I have just noticed a pattern in my holiday posts - I always seem to title them with the name of a place, and people read them expecting a detailed tourist guide and photos of that place, only to be disappointed by photos of (mostly) me. I vow this is entirely coincidental, and promise I'm not as narcissistic as it may seem - although some may argue having a blog is a narcissistic thing in itself. Real life sees me pottering about with a halo of frizzy hair, and glasses (which I almost always take off for photos). People can pay me compliments about my clothes, but rarely about my appearance, and it is only through this blog I've found out I have "nice hair" and "lovely eyes" - two revelations I have been blissfully unaware of until recently.

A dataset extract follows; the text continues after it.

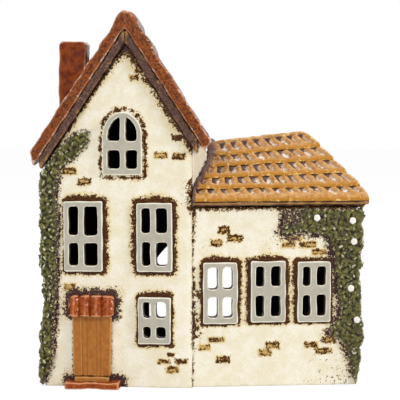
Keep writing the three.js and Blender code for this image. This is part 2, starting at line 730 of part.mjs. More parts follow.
// Step, sill, door and canopy, one above the other
const stepHalf = step.width / 2;
const stepFront = -step.depth - luting;
const bend = (stepHalf - step.end) / 2; // the step is pinched to its waist between two full ends
const stepPlan = new THREE.Shape();
stepPlan.moveTo(-stepHalf, -luting);
stepPlan.lineTo(-stepHalf, stepFront + step.round);
stepPlan.quadraticCurveTo(-stepHalf, stepFront, step.round - stepHalf, stepFront);
stepPlan.lineTo(step.end - stepHalf, stepFront);
stepPlan.bezierCurveTo(-bend, stepFront, -bend, -step.waist - luting, 0, -step.waist - luting);
stepPlan.bezierCurveTo(bend, -step.waist - luting, bend, stepFront, stepHalf - step.end, stepFront);
stepPlan.lineTo(stepHalf - step.round, stepFront);
stepPlan.quadraticCurveTo(stepHalf, stepFront, stepHalf, stepFront + step.round);
stepPlan.lineTo(stepHalf, -luting);
const stepBlock = standing(stepPlan, 0, step.height, 4).translate(step.x, 0, 0);
piece(tower, 'door_step', stepBlock, 'terracotta');
const sillFoot = step.height + luting;
const sillPlan = roundedRectangle(
  door.x - sill.width / 2, -sill.depth - luting, door.x + sill.width / 2, -luting, sill.round,
);
piece(tower, 'door_sill', standing(sillPlan, sillFoot, sillFoot + sill.height), 'door');

const doorFoot = sillFoot + sill.height + luting;
const doorFront = -door.thickness - luting;
const doorPoints = [[-door.width / 2, -luting], [-door.width / 2, doorFront]];
for (const x of doorGrooves) {
  doorPoints.push([x - door.grooveWidth / 2, doorFront], [x, doorFront + door.groove]);
  doorPoints.push([x + door.grooveWidth / 2, doorFront]);
}
doorPoints.push([door.width / 2, doorFront], [door.width / 2, -luting]);
const doorPlan = outline(doorPoints.map(([x, y]) => [x + door.x, y]));
piece(tower, 'door', standing(doorPlan, doorFoot, doorFoot + door.height), 'door');

// The canopy's front is pressed into round tiles, and leans out towards its lower edge
const canopyFoot = doorFoot + door.height + luting;
const lobeWidth = canopy.width / canopy.lobes;
const canopyPlan = new THREE.Shape();
canopyPlan.moveTo(-canopy.width / 2, 0);
for (let i = 0; i < canopy.lobes; i++) {
  const x0 = -canopy.width / 2 + i * lobeWidth;
  if (!i) canopyPlan.lineTo(x0, canopy.lobe - canopy.bottomDepth);
  canopyPlan.quadraticCurveTo(
    x0 + lobeWidth / 2, -canopy.bottomDepth - canopy.lobe, x0 + lobeWidth, canopy.lobe - canopy.bottomDepth,
  );
}
canopyPlan.lineTo(canopy.width / 2, 0);
const canopyGeometry = standing(canopyPlan, 0, canopy.height);
const canopyPoints = canopyGeometry.getAttribute('position');
const taper = 1 - canopy.topDepth / canopy.bottomDepth;
for (let i = 0; i < canopyPoints.count; i++) {
  const lean = 1 - (taper * canopyPoints.getZ(i)) / canopy.height;
  canopyPoints.setY(i, canopyPoints.getY(i) * lean);
}
canopyGeometry.translate(door.x, -luting, canopyFoot);
piece(tower, 'door_canopy', toSolid(canopyGeometry), 'terracotta');

// Ivy: a sheet on the front, a return round the corner, and leaves pressed over both

function insideOutline(points, x, z) {
  let inside = false;
  points.forEach(([x1, z1], i) => {
    const [x2, z2] = points[(i + 1) % points.length];
    if (z1 > z !== z2 > z && x < ((x2 - x1) * (z - z1)) / (z2 - z1) + x1) inside = !inside;
  });
  return inside;
}

// Places for leaves, in staggered rows over an outline
function leafSpots(points) {
  const xs = points.map(([x]) => x);
  const zs = points.map(([, z]) => z);
  const spots = [];
  const rows = Math.floor((Math.max(...zs) - Math.min(...zs)) / leaf.pitch);
  for (let row = 0; row < rows; row++) {
    const z = Math.min(...zs) + (row + 0.5) * leaf.pitch;
    const first = Math.min(...xs) + ((row % 2) + 1) * (leaf.pitch / 3);
    for (let x = first; x < Math.max(...xs); x += leaf.pitch) {
      const spotX = x + 0.2 * leaf.pitch * Math.sin(7 * row + x);
      const within = [-leaf.overlap, leaf.overlap].every(
        (reach) =>
          insideOutline(points, spotX + reach, z) && insideOutline(points, spotX, z + reach),
      );
      if (within) spots.push([spotX, z]);
    }
  }
  return spots;
}

// outward is -1 for a left corner and 1 for a right one
function ivy(points, face, edge, outward) {
  const front = face - luting;
  const outer = edge + outward * (luting + ivySideThickness);
  const wrapped = points.map(([x, z]) => [x === edge ? outer : x, z]);
  const heights = points.filter(([x]) => x === edge).map(([, z]) => z);
  const [low, high] = [Math.min(...heights), Math.max(...heights)];
  const returned = [
    [front - ivyThickness, low],
    ...ivyReturnEdge.map(([back, up]) => [front + back * ivyReturn, low + up * (high - low)]),
    [front + ivyReturn, high],
    [front - ivyThickness, high],
  ];
  const toSide = new THREE.Matrix4().makeBasis(
    new THREE.Vector3(0, 1, 0), new THREE.Vector3(0, 0, 1), new THREE.Vector3(1, 0, 0),
  );
  const side = new THREE.ExtrudeGeometry(outline(returned), {
    depth: ivySideThickness,
    bevelEnabled: false,
  });
  side.applyMatrix4(toSide).translate(Math.min(edge + outward * luting, outer), 0, 0);
  const cone = (rise) => new THREE.ConeGeometry(leaf.radius, rise + leaf.sink, 5);
  const raised = (rise) => (rise - leaf.sink) / 2;
  let solid = toSolid(plate(outline(wrapped), ivyThickness, front - ivyThickness)).add(toSolid(side));
  for (const [x, z] of leafSpots(wrapped)) {
    const shape = cone(leaf.rise).rotateY(x + z).rotateX(Math.PI);
    solid = solid.add(toSolid(shape.translate(x, front - ivyThickness - raised(leaf.rise), z)));
  }
  for (const [y, z] of leafSpots(returned)) {
    const shape = cone(leaf.sideRise).rotateY(y + z).rotateZ((-outward * Math.PI) / 2);
    solid = solid.add(toSolid(shape.translate(outer + outward * raised(leaf.sideRise), y, z)));
  }
  return solid;
}
const leftRoom = toSolid(towerEnvelope());
const rightRoom = toSolid(
  new THREE.BoxGeometry(2 * wingWidth, houseDepth, wingEaveHeight).translate(
    wingWidth, 0, wingEaveHeight / 2,
  ),
);
const leftIvy = ivy(leftIvyOutline.map(fromLeftCorner), 0, -towerWidth, -1);
const rightIvy = ivy(rightIvyOutline.map(fromRightCorner), wingSetback, wingWidth, 1);
const leftIvySolid = toSolid(straightened(toGeometry(leftIvy), 0)).intersect(leftRoom);
piece(tower, 'ivy_left', leftIvySolid, 'ivy');
piece(wing, 'ivy_right', rightIvy.intersect(rightRoom), 'ivy');

// Flowers sit on the right ivy's leaves as small domes
const flowerSeat = wingSetback - luting - ivyThickness - leaf.rise - luting;
flowers.map(fromRightCorner).forEach(([x, z], i) => {
  const dome = [new THREE.Vector2(0, 0)];
  for (let k = 0; k <= 3; k++) {
    const angle = (k * Math.PI) / 6;
    dome.push(new THREE.Vector2(flowerRadius * Math.cos(angle), flowerHeight * Math.sin(angle)));
  }
  dome[dome.length - 1].x = 0;
  const shape = new THREE.LatheGeometry(dome, 10).rotateX(Math.PI);
  const mesh = piece(wing, 'flower_' + (i + 1), toSolid(shape), 'flower');
  mesh.position.set(x, flowerSeat, z);
});

// The origin is the middle of the footprint's box
const reach = new THREE.Box3().setFromObject(house, true);
house.position.set(-(reach.min.x + reach.max.x) / 2, -(reach.min.y + reach.max.y) / 2, 0);
house.updateMatrixWorld(true);

export default house;
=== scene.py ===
from math import cos, pi, radians, sin, tan

import bmesh
import bpy
import numpy as np
from mathutils import Matrix, Vector, noise
from mathutils.bvhtree import BVHTree


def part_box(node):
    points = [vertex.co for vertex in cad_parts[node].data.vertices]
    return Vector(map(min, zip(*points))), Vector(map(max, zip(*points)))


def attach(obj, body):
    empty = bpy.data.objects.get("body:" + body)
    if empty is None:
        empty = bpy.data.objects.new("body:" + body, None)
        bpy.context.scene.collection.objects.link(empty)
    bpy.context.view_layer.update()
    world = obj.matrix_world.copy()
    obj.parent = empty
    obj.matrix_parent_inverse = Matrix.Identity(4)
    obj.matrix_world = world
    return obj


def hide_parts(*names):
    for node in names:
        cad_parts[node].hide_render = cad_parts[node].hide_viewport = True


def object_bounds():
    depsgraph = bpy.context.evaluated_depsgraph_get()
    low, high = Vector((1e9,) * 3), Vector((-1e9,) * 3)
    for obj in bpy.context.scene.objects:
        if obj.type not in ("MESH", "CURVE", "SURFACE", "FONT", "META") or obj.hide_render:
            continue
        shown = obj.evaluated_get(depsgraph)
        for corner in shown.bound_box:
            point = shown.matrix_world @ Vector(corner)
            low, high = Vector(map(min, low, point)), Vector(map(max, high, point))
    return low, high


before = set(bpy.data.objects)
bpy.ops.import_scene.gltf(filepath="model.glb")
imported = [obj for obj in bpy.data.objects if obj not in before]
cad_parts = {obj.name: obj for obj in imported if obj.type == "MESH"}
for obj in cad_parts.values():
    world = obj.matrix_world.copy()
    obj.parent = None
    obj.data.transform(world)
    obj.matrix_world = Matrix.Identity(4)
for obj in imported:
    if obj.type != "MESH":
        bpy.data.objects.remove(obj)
cad_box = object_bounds()

bl_info = {
    "name": "House Tea Light Holder",
    "version": (1, 0, 0),
    "blender": (4, 5, 0),
    "location": "3D View > Sidebar > Tea Light House",
    "description": "Glazed clay pieces and studio for a house tea light holder",
    "category": "Object",
}

MM = 0.001
ROOT = "root"

# The house's own sizes, in millimetres, as the clay was cut
CORNER = Vector((-4.2114, -39.502, 0))  # where the tower's front and the wing's front meet
TURN = 5  # degrees that each front turns away from that corner
TOWER_WIDTH = 76.8
WING_WIDTH = 84.8
HOUSE_DEPTH = 81
BACK_OVERHANG = 3
LUTING = 0.3
WALL = 5

APEX_X = -33
APEX_Z = 190.5
PITCH = {"left": 56, "right": 57}
ROOF_FRONT = -4
ROOF_SLAB = 5
ROOF_UNDERLAY = 3.5

WING_EAVE_Z = 93.6
WING_EAVE_FRONT = -1.5
WING_EAVE_RIGHT = 89.8
WING_EAVE_BACK = 84
RIDGE_START = -2
RIDGE_LEFT = 15.4
RIDGE_RIGHT = 61.8
RIDGE_Z = 120.4
RIDGE_RISE = 5.5
RIDGE_DEPTH = 36
RIDGE_WIDTH = 2.5
TILE_BASE = 0.3  # a course's underside over its slope, straight up
TILE_TOP = 1.9
TILE_LIP = 1.5
TILE_WIDTH = 6.8
TILE_SCOOP = 1.9
LIP_RADIUS = 1.0
EAVE_LIP_RADIUS = 1.9
JOINT_RISE = 1.6  # how high the tiles stand up at the joint with the tower
TOP_JOINT_RISE = 2.8
COURSES = 5
NOSE = 0.24  # share of a course's rows that make its lip's round edge
HIP_SWELL = 1.5
ROOF_COURSE = {"left": 13.2, "right": 14.5}
ROOF_CAP = 10
ROOF_TILES = 12  # in a course, from front to back
ROOF_SCOOP = 1.2
ROOF_LONGER = {"left": 0.9, "right": 1.8}  # how much longer each slab's low end is at the front
LINING_SHORTER = 3.2
GABLE_RISE = 12  # of the gable window's round head

EAVE_LIFT = 1.6  # how much higher the glaze of the wing's front reaches, where its lining is thinned
GABLE_DARK = 171  # above this the gable's wall is dark
ARCH_CENTRE = -3  # the rear arch, from the corner, and its sizes
ARCH_SILL = 21
ARCH_STRAIGHT = 21.6
ARCH_RADIUS = 26
ARCH_DRAWN = 4.5  # how far its left side is drawn in

PINCH_START = -74  # left of this, across the row, the tower is drawn in to this share
PINCH = 0.78
WARP_SIZE = 7.0  # waves that shift the clay along its front, and how far they shift it
WARP_REACH = 0.35
PLAIN_COARSER = 1.7  # grid of the walls without windows, as a multiple of the others'
SMOOTH_FACTOR = 0.5
FLOWERS = 5
FAR = 8.0  # distances from a CAD node are measured up to this

# Bricks that show through the plaster: centre x and z, width and height, in their front's own frame
TOWER_BRICKS = (
    (-26.2, 160.4, 4.6, 3), (-29, 156.4, 4, 2.5), (-7.5, 126.4, 4.6, 2.4), (-15.5, 117.7, 6.6, 2.6),
    (-6.5, 117.1, 6, 3), (-62, 109.7, 6.9, 3.3), (-54.3, 104.3, 6.6, 2.9), (-62, 50.9, 5.4, 3.3),
    (-10.6, 17, 2.7, 1.2), (-14.4, 13.5, 5.8, 1.8), (-5.5, 13.6, 5.7, 1.6), (-9.8, 9.4, 5.9, 2.9),
)
WING_BRICKS = (
    (16.4, 79.8, 5.1, 3.4), (21.9, 75.8, 6.9, 3.2), (12.6, 73.5, 5.6, 3), (52, 75.5, 7.2, 2.6),
    (49.2, 72.2, 6.6, 2.6), (59.2, 72.2, 8.4, 2.8), (65, 68.3, 7.4, 2.6), (12.6, 24.1, 8.1, 2.1),
    (6.5, 20.3, 5.6, 2.6), (15.8, 14.2, 6.3, 2.6), (41.2, 20.9, 6.8, 3), (37.3, 17.2, 6.4, 3),
    (61.2, 20.9, 6.4, 2.5), (70.2, 23.3, 6.4, 2.8), (67.5, 17.7, 7.9, 2.4),
)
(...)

Yes, there are people who genuinely take the time and effort to look impeccable every day from floppy hat to toe, but I doubt that all people who blog (since London Fashion Week I have developed a curious distaste for the word "blogger") commit to these ludicrous standards of "perfection" day-in-day-out. In their posts, they post photos of themselves at their best - a very natural instinct of upholding a certain image. This is a good and bad thing: bad because people who see those photos retreat to their bathroom floors and weep that they are not beautiful enough, and cake themselves in make-up the following morning; good because it means that there is a lot of stellar content to intrigue and magnetise the online reader.
To contradict myself slightly, I don't think of blogging entirely as a facade, but rather a 'heightened reality' of the author. In words or photographs, I think it is important to stay true to oneself, and wear/say things you think are right. Otherwise, you risk obtaining a Jekyll and Hyde-esque split personality disorder. But then, most wouldn't want to document mundane things such as loitering by the fridge in your pyjamas, or snuggling on the sofa waiting for Downton Abbey to start (with no shame, I confess to the latter unreservedly), either... Returning to Fashion Week at Somerset House - in a place over-saturated with avant-garde outfits, with colours and eye-wateringly expensive shoes, it was almost cathartic to spot Hilary Alexander standing in a corner after Daks, dressed in simple blazer, shift and comfortable flats. The important people wear couture, the very important don't give a flying cahootle - because they have slaved enough to be respected and adored for exactly who they are. And yet... the meandering steep career path one climbs to earn that respect naturally calls for a meticulous upkeeping of a certain false image - in other words dressing to look the part - before shedding your skin and becoming yourself when you get to the top.
I don't claim that I know the ins and outs of the industry - I'd like to think what I'm writing is ignorant and not true, and that most people are entirely unswayed and stick to what they like when it comes to dressing no matter how high up they are. It is, perhaps, just an impression I got at Fashion Week, my eyes heaving in despair at the sight of yet another Topshop dress worn with that exact same "messy" centre parting... But it got me thinking about appearances in general; for instance, where does one draw the line between "tailoring" ourselves to the outside world to fit in, and the old saying that nothing in an individual is entirely his own but borrowed from people, thoughts, ideas and other influences that surround us?
Sometimes, when I visit a certain place, I do like to dress up especially to fit with the atmosphere that I imagine it possesses. For instance: Dresden. It was a bit of a trek from the Czech Republic (well, only two hours), but I've been waiting for that trip all holiday because of galleryisms, and seeing the architecture again... I wanted my outfit to be distinctively "arty", so my whipping out my sketchbook at every other painting in the Old Masters' Gallery and The Albertinum would look slightly more justified. Normally, I'd never wear a skirt this long, but thinking about the outfit made me choose something I wouldn't normally wear, and thus not being myself actually brought out my tastes in a new light. So perhaps sometimes it's not so bad to step away from whom you define/are accustomed to as yourself, and bask in the spotlight of the spontaneous and unexpected! Being yourself is not as simple as it sounds, if your style is anything like mine and constantly fluctuates from granddad jumpers to turbans and forties dresses... Is it more joyous, after all, to be a multicoloured caterpillar, than morphing into a glorious butterfly that never changes its form?